Against the euro, the New Zealand dollar jumped to a 15-month high of 2.0294 in early Asian trading on Wednesday. On the upside, 1.97 is seen as the next target level for the NZ currency. At yesterday's close, the euro-kiwi pair was quoted at 2.0575.
The NZ dollar that plunged to a record low of 2.5807 against the euro in February 2009 has been steadily climbing since then and strengthened more than 21% thus far.
During Asian deals on Wednesday, the New Zealand dollar soared to an 8-month high of 1.2028 against the Aussie. The next upside target for the kiwi is seen at the 1.19 level. The aussie-kiwi pair was worth 1.2162 at yesterday's close.
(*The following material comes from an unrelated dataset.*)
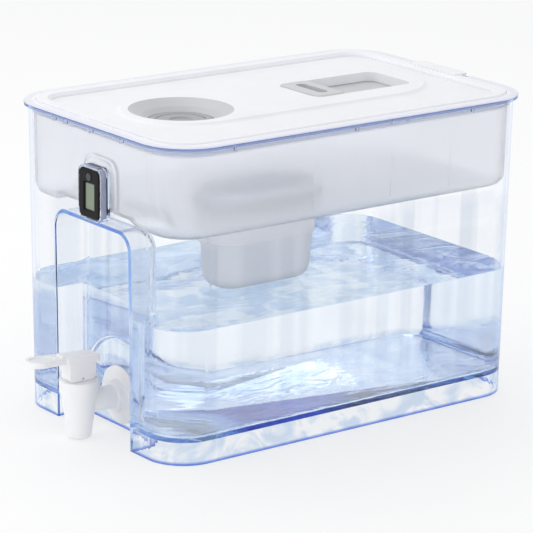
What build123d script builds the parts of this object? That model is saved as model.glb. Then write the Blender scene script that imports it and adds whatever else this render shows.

The kiwi advanced against the aussie after touching a 1-month low of 1.2486 on September 09 as the New Zealand central bank policy makers saw a bottoming-out of the nation's economy.
While leaving the nation's benchmark interest rates unchanged at 2.5%, the Reserve Bank of New Zealand Governor Alan Bollard said the rates are expected to remain at their current level, or go lower, into next year.
Disappointing Australia's retail sales and employment reports also exerted downward pressure on the aussie-kiwi pair. The kiwi has appreciated 4% against the aussie since reaching a 1-month low on September 09.
In the upcoming European session, the French consumer spending for August, business confidence indicator for September, Euro-zone July industrial new orders and the manufacturing PMI reports from the Euro-zone economies for September are expected to influence trading.
Across the Atlantic, the U.S. Federal Reserve Open Market Committee is scheduled to announce its interest rate decision at 2:15 pm ET. While the Fed is likely to hold interest rates, markets will be watching for any comments indicating the Fed might wind back its accommodative policy stance in view of improving economic data.